Une vision manichéenne du monde

D’autant que ce vivier est alimenté par la haine. Dans un récent entretien détonant accordé à La Dernière Heure, Me Mehdi Abbes, qui défend depuis vingt ans des terroristes (Trabelsi, Melouk, Bastien, etc.), racontait que ce qu’il y avait de commun chez ses clients, c’était la haine. « La haine de l’autre. La haine de ce qui est différent. La haine et une vision manichéenne d’un monde où tout est sans nuance, opposé entre le bien et le mal absolu, les croyants et les impies. » Et il ajoute : « Au procès de Farid Melouk en 1999, j’ai déjà plaidé que l’islam des caves que l’on méprise nous méprisera. (…) On paie aujourd’hui d’avoir laissé faire. Et on a laissé faire parce que, derrière le salafisme des prédicateurs de haine, se trouve un Etat que la Belgique a voulu préserver pour le pétrole et ses ventes d’armes ».

Parmi les nombreuses explications qu’on peut avancer, tout cela est, en effet, sans doute le résultat de l’indulgence des autorités belges qui ont laissé le radicalisme se développer, depuis plusieurs décennies, au nom de la liberté des cultes, du multiculturalisme et d’une diplomatie pragmatique à l’égard de l’Arabie Saoudite. « La Belgique a longtemps cédé à tous ce que les islamistes demandaient. Mais nos efforts pour plaire aux islamistes n’auront servi à rien », soupire ironiquement un expert de la question. Les voix critiques qui ont tenté d’alerter l’opinion et les responsables politiques ont longtemps été accusées d’islamophobie.

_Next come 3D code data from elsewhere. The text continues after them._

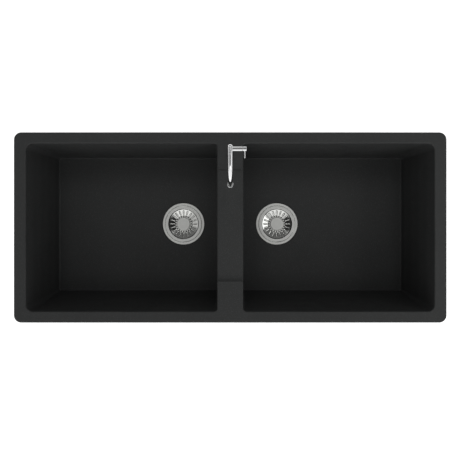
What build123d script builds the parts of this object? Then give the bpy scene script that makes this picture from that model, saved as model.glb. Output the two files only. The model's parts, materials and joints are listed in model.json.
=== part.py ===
from build123d import *
import math
import os

# Double bowl composite sink with a slim tap and two basket strainers.
# Millimetres. X runs to the right along the sink, Y to the back where the tap stands, Z up.
# The origin is the centre of the worktop cut-out, on the worktop's surface:
# the underside of the rim lies at Z = 0.

# ---------------------------------------------------------------- sink sizes
SINK_LENGTH = 1000.0
SINK_WIDTH = 440.0
SINK_CORNER_RADIUS = 17.0
RIM_THICKNESS = 10.0
RIM_SIDE_WIDTH = 28.0
RIM_FRONT_WIDTH = 26.0
RIM_BACK_WIDTH = 26.0
RIM_EDGE_FILLET = 2.5
DIVIDER_WIDTH = 60.0

BOWL_DEPTH = 200.0
BOWL_OUTER_CORNER_RADIUS = 16.0
BOWL_DIVIDER_CORNER_RADIUS = 8.0
BOWL_FLOOR_CORNER_RADIUS = 6.0
BOWL_FLOOR_FILLET = 4.0
SHELL_CORNER_TIGHTENING = 5.0
BOWL_EDGE_FILLET = 2.5
SIDE_WALL_SLOPE = 3.4
DIVIDER_WALL_SLOPE = 3.4
BACK_WALL_SLOPE = 1.9
FRONT_WALL_SLOPE = 22.5
WALL_THICKNESS = 9.0
FLOOR_THICKNESS = 12.0
FLOOR_FALL = 3.0

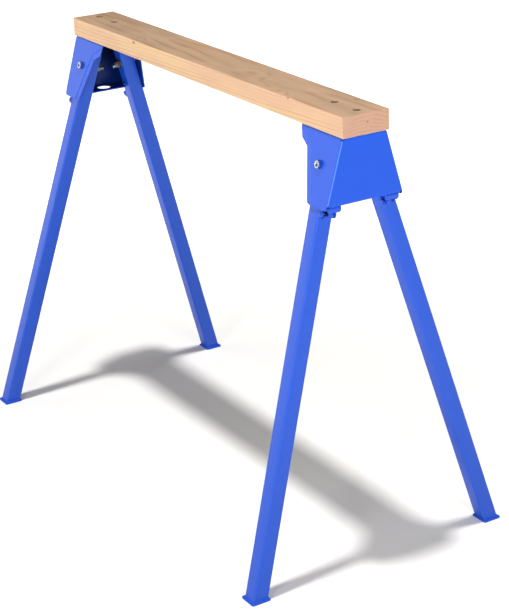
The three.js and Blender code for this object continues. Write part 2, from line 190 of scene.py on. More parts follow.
def rounded(corners, steps=6):
    """An outline whose corners are (x, y, radius), run anticlockwise.

    An arc's centre lies on the corner's bisector, radius / sin(half the corner's angle) away.
    """
    table = np.array(corners, float)
    corner, radius = table[:, :2], table[:, 2:]
    back = unit(np.roll(corner, 1, 0) - corner)
    ahead = unit(np.roll(corner, -1, 0) - corner)
    half = np.arccos(np.clip((back * ahead).sum(1, keepdims=True), -1, 1)) / 2
    centre = corner + unit(back + ahead) * radius / np.sin(half)
    reach = radius / np.tan(half)
    start = corner + back * reach - centre
    end = corner + ahead * reach - centre
    first = np.arctan2(start[:, 1], start[:, 0])
    turn = (np.arctan2(end[:, 1], end[:, 0]) - first + np.pi) % (2 * np.pi) - np.pi
    angle = first[:, None] + turn[:, None] * np.linspace(0, 1, steps + 1)
    arc = stacked(np.cos(angle), np.sin(angle)) * radius[:, None]
    return (centre[:, None] + arc).reshape(-1, 2)


def slab(outline, low, high, ease=0.4, steps=3):
    """An anticlockwise outline with a thickness along z and eased edges.

    Each edge is a quarter circle: the inset is ease (1 - sin a) at the height ease (1 - cos a).
    """
    along = np.roll(outline, -1, 0) - np.roll(outline, 1, 0)
    outward = unit(stacked(along[:, 1], -along[:, 0]))
    a = np.linspace(0, np.pi / 2, steps + 1)
    inset = ease * (1 - np.sin(a))
    lift = ease * (1 - np.cos(a))
    inset = np.concatenate([inset, inset[::-1]])
    height = np.concatenate([low + lift, (high - lift)[::-1]])
    flat = outline - outward * inset[:, None, None]
    walls = stacked(flat[..., 0], flat[..., 1], height[:, None])
    pole = np.broadcast_to(np.append(outline.mean(0), 0), walls[:1].shape)
    return sheet(np.concatenate([pole + (0, 0, low), walls, pole + (0, 0, high)]), around=True)


print("a rounded triangle has", len(rounded([(0, 0, 1), (9, 0, 1), (0, 9, 1)])), "points")

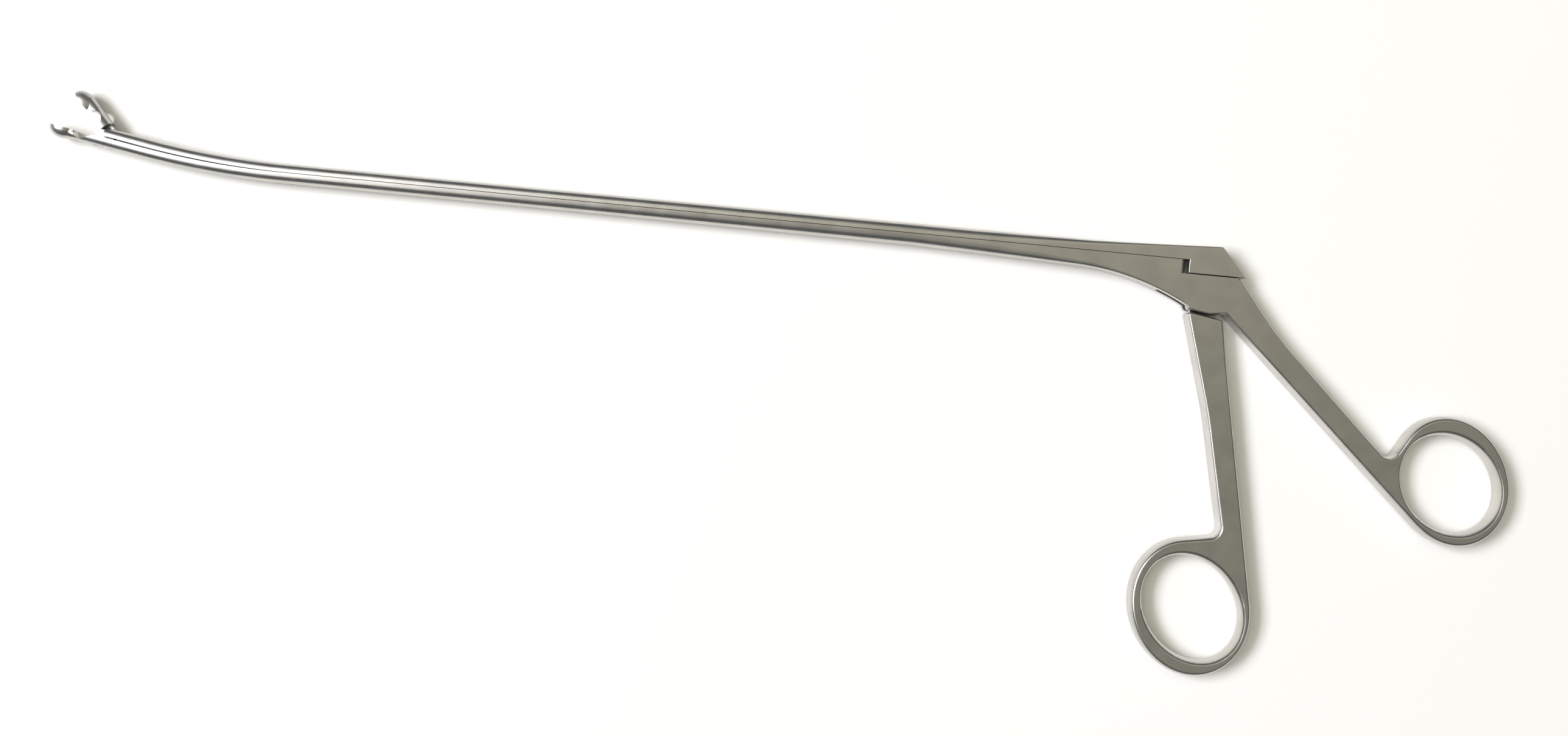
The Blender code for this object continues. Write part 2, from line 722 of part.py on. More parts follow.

Les défis du gouvernement Michel sont immenses. Un plan canal ne suffira plus. En outre, la Belgique est championne du morcellement des compétences qui handicape l’action politique, la sécurité étant du ressort fédéral, alors que l’intégration et l’organisation des cultes sont gérées par les Régions et les Communautés. C’est pire au niveau local. Comme le soulignait récemment Le Soir, l’Association des villes et communes bruxelloises publie sur son site un tableau synoptique en vue d’obtenir des subsides en matière de prévention du radicalisme : les responsables communaux bruxellois peuvent choisir parmi 48 dispositifs lancés par 6 niveaux de pouvoir, définis dans 19 textes cadre. Il y a décidément trop de pilotes dans l’avion.